First, it is important to understand the concepts underlying linked data and LOD. Linked data has essentially four components: it is data that is on the web; it has a stable address (a URI) that provides information about a resource; that information is in a standard format; and there are links to other URIs about the same or related subjects.4 For example, a project that centers on the Roman empire could have a page on the city of Rome with a URI of exampleproject.org/Rome, which fulfills the first two conditions. This same project could have representations of Rome in standard data formats (explained below) at exampleproject.org/Rome/json or exampleproject.org/Rome/rdf, and within this data there could be links to other resources about Rome (such as https://pleiades.stoa.org/places/423025) which are themselves URIs. For a project to practice LOD, all of the above has to be true and the data needs to be released under an open license.5 

The use of an open license is essential for the success of LOD. Although individual licenses and terms vary, without the ability for any project or user to access data without restrictions beyond requiring citations could create pockets of inaccessible, yet still referenced, data. This is not only opposed to the spirit of the LOD movement, but such a situation would prevent the automatic retrieval and use of data, rendering the LOD approach moot. The essential benefit of LOD is that data about the same concept (Rome for instance) can be accessed and shared across different projects. Perhaps one project, such as Pleiades, focuses on the location of ancient places, while another project, SNAGG: Social Networks and Ancient Greek Garrisons, catalogs and studies different garrisons in the Greek world. If Pleiades offers its geospatial information about ancient locations in a LOD format, then the SNAGG project can link its records about garrisons to corresponding Pleiades records about places and gain all of the geospatial data and information in Pleiades. At the same time, SNAGG can link to other projects that also use Pleiades IDs; if SNAGG became interested in the minting activity associated with garrisons, it can automatically access all of the numismatic data (mints, coin hoards, production, and even individual coins) that are offered by the Nomisma project, which associates Pleiades IDs with ancient mints.6

This series of linked projects, all using recognized identifiers, LOD principles, and common data formats collectively forms a LOD ecosystem or LOD cloud.
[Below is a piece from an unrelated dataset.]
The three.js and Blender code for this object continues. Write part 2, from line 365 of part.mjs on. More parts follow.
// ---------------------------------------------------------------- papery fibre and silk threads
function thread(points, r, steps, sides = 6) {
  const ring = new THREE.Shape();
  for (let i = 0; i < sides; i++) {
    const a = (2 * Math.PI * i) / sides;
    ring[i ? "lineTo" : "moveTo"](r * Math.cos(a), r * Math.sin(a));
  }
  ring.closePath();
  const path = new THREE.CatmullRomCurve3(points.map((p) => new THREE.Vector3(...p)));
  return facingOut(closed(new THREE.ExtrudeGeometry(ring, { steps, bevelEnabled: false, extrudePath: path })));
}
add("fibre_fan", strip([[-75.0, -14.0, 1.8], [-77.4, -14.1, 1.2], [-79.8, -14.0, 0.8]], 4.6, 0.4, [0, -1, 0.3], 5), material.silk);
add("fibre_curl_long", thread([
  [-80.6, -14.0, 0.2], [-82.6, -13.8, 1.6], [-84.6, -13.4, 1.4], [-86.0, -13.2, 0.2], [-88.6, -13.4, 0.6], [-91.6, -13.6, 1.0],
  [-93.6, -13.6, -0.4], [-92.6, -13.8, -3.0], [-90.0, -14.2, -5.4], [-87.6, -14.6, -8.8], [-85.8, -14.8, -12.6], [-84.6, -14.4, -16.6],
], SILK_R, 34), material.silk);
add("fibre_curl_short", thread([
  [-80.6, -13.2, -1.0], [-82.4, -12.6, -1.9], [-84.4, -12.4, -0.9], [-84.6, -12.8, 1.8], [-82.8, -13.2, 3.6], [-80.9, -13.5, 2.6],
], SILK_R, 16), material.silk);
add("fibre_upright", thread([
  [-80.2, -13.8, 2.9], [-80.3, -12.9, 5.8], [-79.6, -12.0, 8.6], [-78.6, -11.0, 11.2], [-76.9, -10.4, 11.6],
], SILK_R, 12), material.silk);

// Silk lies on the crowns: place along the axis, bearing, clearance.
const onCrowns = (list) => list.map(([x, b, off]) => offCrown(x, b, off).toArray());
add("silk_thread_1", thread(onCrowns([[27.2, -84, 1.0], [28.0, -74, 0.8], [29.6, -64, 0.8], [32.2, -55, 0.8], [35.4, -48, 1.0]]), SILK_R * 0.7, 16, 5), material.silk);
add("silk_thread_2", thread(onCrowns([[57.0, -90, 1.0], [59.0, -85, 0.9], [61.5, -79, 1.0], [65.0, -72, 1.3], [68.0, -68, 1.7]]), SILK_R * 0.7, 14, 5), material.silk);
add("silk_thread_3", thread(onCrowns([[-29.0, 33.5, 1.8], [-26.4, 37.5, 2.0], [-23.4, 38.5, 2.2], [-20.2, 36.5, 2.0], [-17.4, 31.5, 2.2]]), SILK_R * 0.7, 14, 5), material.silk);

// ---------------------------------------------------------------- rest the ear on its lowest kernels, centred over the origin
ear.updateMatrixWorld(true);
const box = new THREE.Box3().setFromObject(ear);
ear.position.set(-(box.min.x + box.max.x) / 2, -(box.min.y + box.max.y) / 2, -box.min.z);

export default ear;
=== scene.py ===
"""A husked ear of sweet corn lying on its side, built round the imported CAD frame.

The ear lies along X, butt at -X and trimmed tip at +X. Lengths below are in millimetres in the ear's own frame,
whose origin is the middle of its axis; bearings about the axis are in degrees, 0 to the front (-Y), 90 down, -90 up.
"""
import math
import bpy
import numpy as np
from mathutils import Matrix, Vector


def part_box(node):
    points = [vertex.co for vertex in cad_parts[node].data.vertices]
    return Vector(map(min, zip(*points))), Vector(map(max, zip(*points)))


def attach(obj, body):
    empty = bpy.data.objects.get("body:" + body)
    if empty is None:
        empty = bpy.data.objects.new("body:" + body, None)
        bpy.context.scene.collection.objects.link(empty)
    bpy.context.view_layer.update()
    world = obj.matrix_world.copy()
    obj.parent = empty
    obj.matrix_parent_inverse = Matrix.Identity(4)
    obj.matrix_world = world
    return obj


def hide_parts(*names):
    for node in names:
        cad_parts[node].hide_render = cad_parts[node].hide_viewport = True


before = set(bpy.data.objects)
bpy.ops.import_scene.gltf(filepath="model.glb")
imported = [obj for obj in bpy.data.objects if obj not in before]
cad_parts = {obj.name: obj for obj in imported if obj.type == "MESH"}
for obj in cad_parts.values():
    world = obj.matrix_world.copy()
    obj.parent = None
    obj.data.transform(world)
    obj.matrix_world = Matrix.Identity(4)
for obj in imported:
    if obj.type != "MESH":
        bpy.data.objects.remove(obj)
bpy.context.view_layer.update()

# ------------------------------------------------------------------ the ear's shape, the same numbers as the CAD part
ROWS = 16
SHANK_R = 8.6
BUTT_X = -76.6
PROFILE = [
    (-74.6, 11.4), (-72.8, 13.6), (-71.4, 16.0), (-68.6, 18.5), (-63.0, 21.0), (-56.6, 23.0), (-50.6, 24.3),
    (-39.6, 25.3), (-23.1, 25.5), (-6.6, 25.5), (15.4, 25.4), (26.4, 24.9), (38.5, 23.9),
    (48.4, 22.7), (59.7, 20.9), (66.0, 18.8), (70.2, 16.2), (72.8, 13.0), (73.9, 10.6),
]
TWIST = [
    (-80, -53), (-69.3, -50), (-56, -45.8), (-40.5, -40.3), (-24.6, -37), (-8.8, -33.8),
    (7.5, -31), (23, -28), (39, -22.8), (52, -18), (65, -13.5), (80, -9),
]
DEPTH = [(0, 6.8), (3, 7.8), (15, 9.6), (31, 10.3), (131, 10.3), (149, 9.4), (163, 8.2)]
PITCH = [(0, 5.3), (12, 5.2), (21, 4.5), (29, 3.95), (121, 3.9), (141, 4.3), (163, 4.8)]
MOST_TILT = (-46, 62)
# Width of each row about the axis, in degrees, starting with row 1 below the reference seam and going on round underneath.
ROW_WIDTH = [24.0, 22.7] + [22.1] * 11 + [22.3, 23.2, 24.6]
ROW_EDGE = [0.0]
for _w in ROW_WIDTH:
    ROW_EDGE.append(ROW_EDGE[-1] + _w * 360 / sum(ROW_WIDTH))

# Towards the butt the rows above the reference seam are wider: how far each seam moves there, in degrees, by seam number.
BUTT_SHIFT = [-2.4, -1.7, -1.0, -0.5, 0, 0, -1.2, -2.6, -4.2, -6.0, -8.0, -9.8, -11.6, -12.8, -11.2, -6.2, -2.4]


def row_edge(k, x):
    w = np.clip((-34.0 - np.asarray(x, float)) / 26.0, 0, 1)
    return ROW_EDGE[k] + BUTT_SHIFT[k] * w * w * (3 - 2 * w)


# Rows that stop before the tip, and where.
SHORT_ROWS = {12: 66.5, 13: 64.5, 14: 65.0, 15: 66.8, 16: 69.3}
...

There is no central controlling organization or committee that determines who or what can participate; the LOD ancient studies community is constantly evolving as more project link their data to one another. From discovering geospatial data, and quantifying coin production to the distant reading of texts, creating prosopographies, and studying Syriac, the LOD ancient studies ecosystem offers ever-expanding ways for a project to discover and contribute insights into the ancient world.
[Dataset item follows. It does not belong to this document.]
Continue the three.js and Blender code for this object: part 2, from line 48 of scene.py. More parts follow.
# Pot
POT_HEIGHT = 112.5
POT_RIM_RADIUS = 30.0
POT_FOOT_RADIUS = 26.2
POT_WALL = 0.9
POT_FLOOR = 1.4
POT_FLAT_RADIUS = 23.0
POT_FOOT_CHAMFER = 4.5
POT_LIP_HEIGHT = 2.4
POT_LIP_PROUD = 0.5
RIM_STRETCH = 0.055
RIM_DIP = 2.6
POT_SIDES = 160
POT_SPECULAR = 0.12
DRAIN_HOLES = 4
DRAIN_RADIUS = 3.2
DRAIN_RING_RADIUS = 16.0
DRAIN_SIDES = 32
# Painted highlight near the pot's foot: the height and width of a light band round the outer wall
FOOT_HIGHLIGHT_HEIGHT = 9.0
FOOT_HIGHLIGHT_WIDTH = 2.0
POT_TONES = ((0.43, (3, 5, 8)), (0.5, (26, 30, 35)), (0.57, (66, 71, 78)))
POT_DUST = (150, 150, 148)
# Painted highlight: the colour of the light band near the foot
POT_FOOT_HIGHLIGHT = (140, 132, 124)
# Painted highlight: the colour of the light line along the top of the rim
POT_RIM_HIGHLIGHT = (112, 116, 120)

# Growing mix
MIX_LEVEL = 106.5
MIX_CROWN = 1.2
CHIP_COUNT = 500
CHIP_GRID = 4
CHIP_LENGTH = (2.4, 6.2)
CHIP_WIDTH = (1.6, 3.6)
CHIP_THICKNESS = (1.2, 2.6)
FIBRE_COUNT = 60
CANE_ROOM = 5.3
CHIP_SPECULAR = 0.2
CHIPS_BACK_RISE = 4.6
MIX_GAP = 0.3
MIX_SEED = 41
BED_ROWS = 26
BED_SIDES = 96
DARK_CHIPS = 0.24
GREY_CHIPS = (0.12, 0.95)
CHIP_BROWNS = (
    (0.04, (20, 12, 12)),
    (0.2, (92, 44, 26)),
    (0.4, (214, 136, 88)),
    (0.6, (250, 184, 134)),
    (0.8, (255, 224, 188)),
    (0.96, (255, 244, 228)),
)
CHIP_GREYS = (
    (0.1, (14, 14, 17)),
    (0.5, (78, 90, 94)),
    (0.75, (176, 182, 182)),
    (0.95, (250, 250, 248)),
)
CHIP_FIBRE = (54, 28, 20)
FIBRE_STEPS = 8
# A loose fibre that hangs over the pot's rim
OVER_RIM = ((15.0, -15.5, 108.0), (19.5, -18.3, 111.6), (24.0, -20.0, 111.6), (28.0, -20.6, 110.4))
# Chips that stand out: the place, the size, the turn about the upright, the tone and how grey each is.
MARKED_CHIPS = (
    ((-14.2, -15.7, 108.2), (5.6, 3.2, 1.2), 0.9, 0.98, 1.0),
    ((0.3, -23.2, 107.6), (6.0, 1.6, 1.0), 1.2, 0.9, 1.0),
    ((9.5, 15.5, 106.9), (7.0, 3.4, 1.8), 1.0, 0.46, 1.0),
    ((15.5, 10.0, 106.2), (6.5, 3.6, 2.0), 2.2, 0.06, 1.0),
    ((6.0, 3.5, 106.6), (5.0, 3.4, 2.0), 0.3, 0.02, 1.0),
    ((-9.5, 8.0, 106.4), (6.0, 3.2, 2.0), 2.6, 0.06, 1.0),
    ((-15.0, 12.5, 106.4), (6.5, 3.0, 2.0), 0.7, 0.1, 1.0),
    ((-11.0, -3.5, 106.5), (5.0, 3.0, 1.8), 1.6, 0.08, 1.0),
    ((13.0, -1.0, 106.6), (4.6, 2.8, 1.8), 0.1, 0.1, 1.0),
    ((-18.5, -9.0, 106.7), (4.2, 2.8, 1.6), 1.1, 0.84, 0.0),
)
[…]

The Basics: Getting Your Data Ready for LOD

The first step for any potential LOD project is understanding the nature of your data. Is the project focused on textual analysis? Is there a geospatial component? Does the research study individuals, collectively or individually, real or mythical? Are there any objects, whether they be coins, vases, or ships, artworks or tools, that feature in the study? What is the relationship between these people, places, objects, and concepts?
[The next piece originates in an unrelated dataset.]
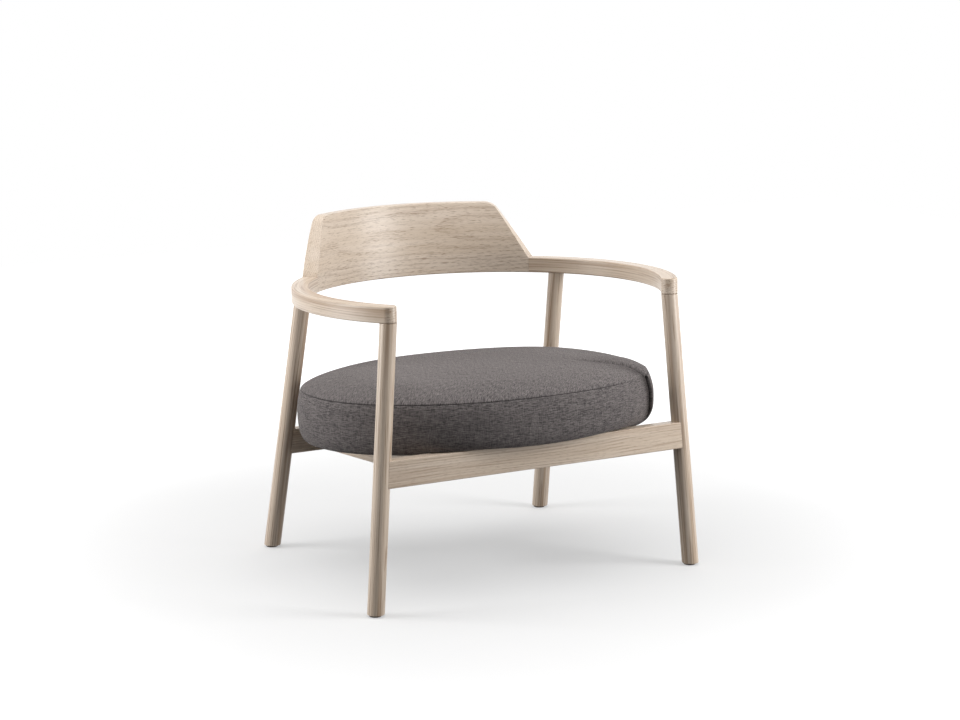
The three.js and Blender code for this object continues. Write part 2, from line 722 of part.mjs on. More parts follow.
// A layer of the seat, from a list of rings. Each ring is an oval, drawn in from the
// seat's widest outline, then a share of that, at a height. The last joins the first.
function ovalGeometry(rings) {
  const points = [];
  const triangles = [];
  rings.forEach(({ drawIn, share, height }, ring) => {
    const nextRing = (ring + 1) % rings.length;
    for (let step = 0; step < OVAL_STEPS; step += 1) {
      const angle = (2 * Math.PI * step) / OVAL_STEPS;
      const x = (seatHalfWidth - drawIn) * share * signedPower(Math.cos(angle));
      const y = (seatHalfDepth - drawIn) * share * signedPower(Math.sin(angle));
      points.push(new THREE.Vector3(x, seatCentreY + y, height + riseAt(y, height)));
      if (share > 0 || rings[nextRing].share > 0) {
        const nextStep = (step + 1) % OVAL_STEPS;
        const here = ring * OVAL_STEPS;
        const there = nextRing * OVAL_STEPS;
        triangles.push([here + step, here + nextStep, there + nextStep]);
        triangles.push([here + step, there + nextStep, there + step]);
      }
    }
  });
  return closedGeometry(points, triangles);
}

// A flat oval sheet of the seat as a solid, between two heights
function ovalSheet(drawIn, low, high) {
  const geometry = ovalGeometry([
    { drawIn, share: 0, height: low },
    { drawIn, share: 1, height: low },
    { drawIn, share: 1, height: high },
    { drawIn, share: 0, height: high },
  ]);
  geometry.applyMatrix4(seatFrame.matrixWorld);
  return toSolid(geometry);
}

// The pad's side from below: rounded under, widest at the waist, drawn in to the seam
function sideRings(depth, seamHeight) {
  const rings = [];
  for (let step = 1; step <= LOWER_STEPS; step += 1) {
    const angle = (Math.PI / 2) * (1 - step / LOWER_STEPS);
    const drawIn = LOWER_DRAW_IN * (1 - Math.cos(angle)) + depth;
    rings.push({ drawIn, share: 1, height: WAIST_HEIGHT * (1 - Math.sin(angle)) });
  }
  for (let step = 1; step <= SIDE_STEPS; step += 1) {
    const rise = step / SIDE_STEPS;
    const height = WAIST_HEIGHT + (seamHeight - WAIST_HEIGHT) * rise;
    rings.push({ drawIn: SEAM_DRAW_IN * rise * rise + depth, share: 1, height });
  }
  return rings;
}

// The pad's crown, from the seam up to the middle, at a depth under the surface
function crownRings(depth) {
  return CROWN_SHARES.map((share) => ({
    drawIn: SEAM_DRAW_IN + depth,
    share,
    height: SEAM_HEIGHT + CROWN_HEIGHT * (1 - share ** CROWN_POWER) - depth,
  }));
}

// Heights of the seat's layers over the rails
const coverBase = GAP;
const coverInside = coverBase + COVER_THICKNESS;
const boardBase = coverInside + GAP;
const boardTop = boardBase + BOARD_THICKNESS;
const foamBase = boardTop + GAP;
const foamDepth = COVER_THICKNESS + GAP;
const nutFlangeTop = boardTop - TEE_NUT_SINK;
const nutFlangeBase = nutFlangeTop - TEE_NUT_FLANGE_HEIGHT;

// The side band of the cover, with its lower edge turned in under the board
function makeCoverBand() {
  const bandTop = SEAM_HEIGHT - GAP / 2;
  const turnedIn = LOWER_DRAW_IN + COVER_TURN_UNDER;
  const geometry = ovalGeometry([
    { drawIn: turnedIn, share: 1, height: coverBase },
    { drawIn: LOWER_DRAW_IN, share: 1, height: coverBase },
    ...sideRings(0, bandTop),
    ...sideRings(COVER_THICKNESS, bandTop).reverse(),
    { drawIn: LOWER_DRAW_IN + COVER_THICKNESS, share: 1, height: coverInside },
    { drawIn: turnedIn, share: 1, height: coverInside },
  ]);
  addMesh(seatFrame, "seat_cover_band", geometry, fabricMaterial());
}

// The top panel of the cover, sewn to the band at the seam
function makeCoverTop() {
  const base = SEAM_HEIGHT + GAP / 2;
  const geometry = ovalGeometry([
    { drawIn: SEAM_DRAW_IN, share: 1, height: base },
    ...crownRings(0),
    ...crownRings(COVER_THICKNESS).reverse(),
    { drawIn: SEAM_DRAW_IN + COVER_THICKNESS, share: 1, height: base },
  ]);
  addMesh(seatFrame, "seat_cover_top", geometry, fabricMaterial());
}

// The foam fills the cover above the board
function makeFoam() {
  const lowTurn = Math.asin(1 - foamBase / WAIST_HEIGHT);
  const lowDrawIn = LOWER_DRAW_IN * (1 - Math.cos(lowTurn)) + foamDepth;
  const geometry = ovalGeometry([
    { drawIn: lowDrawIn, share: 0, height: foamBase },
    { drawIn: lowDrawIn, share: 1, height: foamBase },
    ...sideRings(foamDepth, SEAM_HEIGHT).filter((ring) => ring.height > foamBase),
    ...crownRings(foamDepth),
  ]);
  addMesh(seatFrame, "seat_foam", geometry, foamMaterial());
}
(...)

All of these questions are related to the entities under consideration. Even if they are not traditionally enumerated outside of a print index, each individual, place, object, or concept in a study can be treated as a discrete data record. What this means in practical terms is that each entity could be given its own row in a spreadsheet or database, with relevant information entered into each column or field. For instance, a person record should address certain common metadata categories: a common name, birthplace, date of birth, date of death, political affiliation, or any other number of characteristics. A place record could include geographic location, population size, references in primary sources, etc. Whatever the content of a record, each should have a unique ID (this can be any arbitrary but unique sequences of numbers, characters, or both) that differentiates it from other records. This is somewhat analogous to a social security number for each data element; although people and places can (and often do!) change and/or share names and affiliations, an individual ID will have a one-to-one, unchanging relationship with its record.7

Such work is an essential element for modeling and understanding the complex data of humanities research. As mentioned above, people and places could be known by any number of names in any number of languages at any number of different times. For example, The Eternal City, Roma, and Caput Mundi are different names which nevertheless refer to the same conceptual entity of Rome. At the same time the exact meaning of that entity to different audiences can change; for some, Rome is home, for others it is a workplace, and for another group it is a vacation destination. At the same time a place, concept or person may have different emotions attached to it; Rome could be a place of celebration, indifference, trauma, or hatred. By creating a system where each entity has a unique ID, any number of different meanings, names, and values can be related to the same conceptual subject, allowing any number of computational and semantic queries to be performed on the data. Much like a human knows that various names refer to the same conceptual entity of Rome, modeling data in this way allows a computer to understand the same connections between different definitions, names, and any number of subjects.

The essential methodology for creating such a system is already embedded in many research practices. For instance, a study of Cicero’s letters may wish to know how many letters there are, who was the intended recipient for each letter, what people and places were mentioned in the letters, and where the letters were written. Similarly, a project of Greek garrisons may wish to identify garrisons, their locations, commanders, and establishing authority. Simply listing and assigning a unique ID to the various answers to these research questions creates the basic elements of a record. Using our examples above, each one of Cicero’s letters should be a new row in a spreadsheet, as should each establishing authority of a Greek garrison. Additional information, such as references to ancient sources, categories for the place/person, or extended notes for each record, should be entered into new columns.

Illustration 1: An example of a database with each instance of a Greek garrison in literature, papyri, or inscriptions assigned a unique ID. In addition, each entry is associated with a particular Pleiades ID and has additional columns describing different aspects of the garrison.

After establishing an entity and its various data fields in a database, the next task is to describe its relationship to other records. For projects that wish to use a form of social network analysis (SNA), this often takes the form of another spreadsheet/table which focuses on the edges, or connections between different entities (nodes in SNA terminology). In its most basic form such a table has a source column (the node about which the connection is about) and a target (what the source is connected to). For example, a project may wish to model the Seleukid kingdom as a sum of its component communities, with each edge taking the form of “community x is part of political entity y”. Such a relationship can be modeled as Abydos → subordinate → The Seleukid Kingdom (see Illustration 2). This spreadsheet/table can have additional columns further specifying the type of connection, source references, and human-readable titles in addition to the source and target IDs. In addition, each connection should have its own unique ID (which can simply be a sequence of numbers or some other arbitrary scheme) so they can be disambiguated and offered as LOD in their own right.